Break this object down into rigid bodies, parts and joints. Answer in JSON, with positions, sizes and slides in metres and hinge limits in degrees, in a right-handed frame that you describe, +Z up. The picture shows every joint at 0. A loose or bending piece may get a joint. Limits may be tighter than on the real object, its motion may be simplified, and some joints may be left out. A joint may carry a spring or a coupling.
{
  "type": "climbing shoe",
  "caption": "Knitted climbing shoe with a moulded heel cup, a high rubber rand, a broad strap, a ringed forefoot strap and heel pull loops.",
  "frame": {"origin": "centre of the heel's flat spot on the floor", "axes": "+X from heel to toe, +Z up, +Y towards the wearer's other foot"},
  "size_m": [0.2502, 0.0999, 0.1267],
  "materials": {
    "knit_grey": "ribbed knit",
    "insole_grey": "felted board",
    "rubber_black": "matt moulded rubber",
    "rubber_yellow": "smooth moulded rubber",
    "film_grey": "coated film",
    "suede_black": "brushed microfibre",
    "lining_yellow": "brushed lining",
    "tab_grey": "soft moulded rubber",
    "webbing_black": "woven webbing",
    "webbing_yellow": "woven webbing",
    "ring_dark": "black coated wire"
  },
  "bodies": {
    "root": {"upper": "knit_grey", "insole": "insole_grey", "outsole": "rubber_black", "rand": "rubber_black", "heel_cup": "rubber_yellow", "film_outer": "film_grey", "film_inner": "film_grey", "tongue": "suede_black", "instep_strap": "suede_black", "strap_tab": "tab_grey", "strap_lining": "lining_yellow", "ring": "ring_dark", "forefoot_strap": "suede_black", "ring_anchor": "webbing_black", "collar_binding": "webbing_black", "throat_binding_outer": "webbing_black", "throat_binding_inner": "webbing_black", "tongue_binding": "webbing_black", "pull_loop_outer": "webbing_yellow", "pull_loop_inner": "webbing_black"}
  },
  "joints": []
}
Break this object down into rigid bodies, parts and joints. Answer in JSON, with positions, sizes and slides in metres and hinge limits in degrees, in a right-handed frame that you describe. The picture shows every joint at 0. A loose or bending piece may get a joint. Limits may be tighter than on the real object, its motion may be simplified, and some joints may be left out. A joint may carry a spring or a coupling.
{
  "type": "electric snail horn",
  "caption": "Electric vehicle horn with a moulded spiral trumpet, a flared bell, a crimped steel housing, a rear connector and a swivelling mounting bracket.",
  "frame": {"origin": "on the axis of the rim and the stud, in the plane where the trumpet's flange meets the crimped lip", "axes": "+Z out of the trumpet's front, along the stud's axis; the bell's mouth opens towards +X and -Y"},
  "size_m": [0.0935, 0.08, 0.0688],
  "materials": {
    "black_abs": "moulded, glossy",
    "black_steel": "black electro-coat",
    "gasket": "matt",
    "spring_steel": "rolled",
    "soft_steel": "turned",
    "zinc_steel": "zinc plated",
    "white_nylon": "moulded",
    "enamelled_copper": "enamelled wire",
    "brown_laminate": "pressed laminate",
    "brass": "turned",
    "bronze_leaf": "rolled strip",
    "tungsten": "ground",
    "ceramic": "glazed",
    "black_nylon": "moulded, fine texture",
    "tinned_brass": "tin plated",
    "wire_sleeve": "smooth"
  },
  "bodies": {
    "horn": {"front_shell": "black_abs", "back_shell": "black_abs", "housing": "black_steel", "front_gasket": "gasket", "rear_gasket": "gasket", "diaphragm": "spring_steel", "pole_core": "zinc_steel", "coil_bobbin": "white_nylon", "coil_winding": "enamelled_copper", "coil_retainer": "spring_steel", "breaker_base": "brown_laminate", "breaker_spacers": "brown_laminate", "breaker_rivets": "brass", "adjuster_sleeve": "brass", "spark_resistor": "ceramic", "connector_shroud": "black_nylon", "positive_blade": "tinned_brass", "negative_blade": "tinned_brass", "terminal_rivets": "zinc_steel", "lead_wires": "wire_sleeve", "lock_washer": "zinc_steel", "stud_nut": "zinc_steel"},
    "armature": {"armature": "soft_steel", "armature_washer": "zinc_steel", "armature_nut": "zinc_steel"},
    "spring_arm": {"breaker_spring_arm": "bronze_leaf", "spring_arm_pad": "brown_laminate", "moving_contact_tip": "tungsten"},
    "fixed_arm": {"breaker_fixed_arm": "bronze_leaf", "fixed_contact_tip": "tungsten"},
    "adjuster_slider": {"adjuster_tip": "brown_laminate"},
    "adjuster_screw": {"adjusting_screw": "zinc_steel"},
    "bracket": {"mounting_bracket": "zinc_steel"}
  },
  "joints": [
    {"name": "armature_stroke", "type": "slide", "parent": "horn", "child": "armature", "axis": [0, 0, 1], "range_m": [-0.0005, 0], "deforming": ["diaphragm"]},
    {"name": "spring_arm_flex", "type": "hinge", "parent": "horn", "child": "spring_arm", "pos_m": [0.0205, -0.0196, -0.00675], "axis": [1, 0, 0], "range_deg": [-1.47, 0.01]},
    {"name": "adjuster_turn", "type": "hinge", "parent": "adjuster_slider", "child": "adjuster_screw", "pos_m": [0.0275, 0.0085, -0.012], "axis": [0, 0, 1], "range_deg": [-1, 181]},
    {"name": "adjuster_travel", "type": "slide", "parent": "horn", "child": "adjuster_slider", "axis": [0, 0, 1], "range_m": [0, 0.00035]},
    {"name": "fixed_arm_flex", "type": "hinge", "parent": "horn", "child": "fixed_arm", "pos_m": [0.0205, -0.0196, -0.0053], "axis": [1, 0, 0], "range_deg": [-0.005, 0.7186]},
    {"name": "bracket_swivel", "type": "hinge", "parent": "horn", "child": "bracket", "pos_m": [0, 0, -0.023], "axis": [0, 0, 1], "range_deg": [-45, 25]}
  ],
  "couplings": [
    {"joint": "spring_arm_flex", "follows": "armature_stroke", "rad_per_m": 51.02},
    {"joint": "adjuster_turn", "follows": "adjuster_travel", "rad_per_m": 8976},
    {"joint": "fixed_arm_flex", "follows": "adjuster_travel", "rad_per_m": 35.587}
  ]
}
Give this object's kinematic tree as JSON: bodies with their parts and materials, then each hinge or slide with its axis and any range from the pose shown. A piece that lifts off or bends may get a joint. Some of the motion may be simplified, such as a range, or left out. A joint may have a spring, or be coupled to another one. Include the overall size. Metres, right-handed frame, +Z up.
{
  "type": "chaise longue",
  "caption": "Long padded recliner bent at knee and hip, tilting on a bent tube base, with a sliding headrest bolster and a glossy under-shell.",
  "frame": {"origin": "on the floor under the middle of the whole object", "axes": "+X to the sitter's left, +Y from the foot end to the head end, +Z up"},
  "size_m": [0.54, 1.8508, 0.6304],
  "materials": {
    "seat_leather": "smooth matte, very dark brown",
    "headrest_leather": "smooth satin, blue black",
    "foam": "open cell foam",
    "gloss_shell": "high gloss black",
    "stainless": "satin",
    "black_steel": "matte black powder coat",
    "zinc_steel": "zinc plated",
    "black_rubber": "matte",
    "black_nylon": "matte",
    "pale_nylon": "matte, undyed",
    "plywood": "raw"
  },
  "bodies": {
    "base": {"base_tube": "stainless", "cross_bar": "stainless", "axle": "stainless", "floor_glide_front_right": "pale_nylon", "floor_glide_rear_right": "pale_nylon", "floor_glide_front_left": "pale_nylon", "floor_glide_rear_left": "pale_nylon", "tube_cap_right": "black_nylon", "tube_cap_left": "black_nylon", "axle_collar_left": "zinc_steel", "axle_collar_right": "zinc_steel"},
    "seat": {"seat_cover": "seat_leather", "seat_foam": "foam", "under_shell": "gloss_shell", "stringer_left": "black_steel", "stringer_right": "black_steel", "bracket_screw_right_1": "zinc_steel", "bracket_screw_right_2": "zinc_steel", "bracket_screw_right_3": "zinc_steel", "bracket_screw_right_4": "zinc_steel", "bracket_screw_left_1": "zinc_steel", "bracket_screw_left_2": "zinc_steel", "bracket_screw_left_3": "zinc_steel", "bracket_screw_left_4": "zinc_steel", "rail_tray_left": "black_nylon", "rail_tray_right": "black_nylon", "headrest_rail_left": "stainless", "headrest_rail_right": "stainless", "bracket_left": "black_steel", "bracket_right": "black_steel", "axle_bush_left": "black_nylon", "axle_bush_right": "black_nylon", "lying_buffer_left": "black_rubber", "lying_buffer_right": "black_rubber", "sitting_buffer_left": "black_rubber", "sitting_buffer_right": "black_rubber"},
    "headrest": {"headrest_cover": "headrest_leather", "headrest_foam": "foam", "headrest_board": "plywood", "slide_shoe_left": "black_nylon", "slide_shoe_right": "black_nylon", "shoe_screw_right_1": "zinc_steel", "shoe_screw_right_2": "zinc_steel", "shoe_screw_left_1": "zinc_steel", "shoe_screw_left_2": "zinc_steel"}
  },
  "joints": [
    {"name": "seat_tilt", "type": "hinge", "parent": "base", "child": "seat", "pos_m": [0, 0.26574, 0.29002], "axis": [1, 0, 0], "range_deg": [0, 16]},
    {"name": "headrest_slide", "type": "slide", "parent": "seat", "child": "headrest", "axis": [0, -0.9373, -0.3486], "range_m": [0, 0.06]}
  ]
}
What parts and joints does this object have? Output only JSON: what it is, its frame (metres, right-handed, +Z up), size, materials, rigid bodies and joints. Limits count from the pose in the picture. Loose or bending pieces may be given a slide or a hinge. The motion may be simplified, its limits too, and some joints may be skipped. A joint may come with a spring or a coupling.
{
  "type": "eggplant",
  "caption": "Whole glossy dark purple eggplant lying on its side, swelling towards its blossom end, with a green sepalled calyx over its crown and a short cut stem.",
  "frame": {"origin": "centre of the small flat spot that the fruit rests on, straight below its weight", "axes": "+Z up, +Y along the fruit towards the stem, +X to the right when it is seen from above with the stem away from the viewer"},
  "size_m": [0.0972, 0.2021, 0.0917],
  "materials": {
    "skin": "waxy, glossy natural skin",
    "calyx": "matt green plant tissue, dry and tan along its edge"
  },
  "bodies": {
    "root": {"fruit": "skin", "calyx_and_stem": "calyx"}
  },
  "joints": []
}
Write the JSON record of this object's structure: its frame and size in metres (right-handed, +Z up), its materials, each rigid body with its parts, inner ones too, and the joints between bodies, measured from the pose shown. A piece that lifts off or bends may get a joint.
#####
PROBLEM TO WORK ON: Looking at the data above, show all lines where the word "describe" occurs.

FINISHED TASK:
Break this object down into rigid bodies, parts and joints. Answer in JSON, with positions, sizes and slides in metres and hinge limits in degrees, in a right-handed frame that you describe, +Z up. The picture shows every joint at 0. A loose or bending piece may get a joint. Limits may be tighter than on the real object, its motion may be simplified, and some joints may be left out. A joint may carry a spring or a coupling.
Break this object down into rigid bodies, parts and joints. Answer in JSON, with positions, sizes and slides in metres and hinge limits in degrees, in a right-handed frame that you describe. The picture shows every joint at 0. A loose or bending piece may get a joint. Limits may be tighter than on the real object, its motion may be simplified, and some joints may be left out. A joint may carry a spring or a coupling.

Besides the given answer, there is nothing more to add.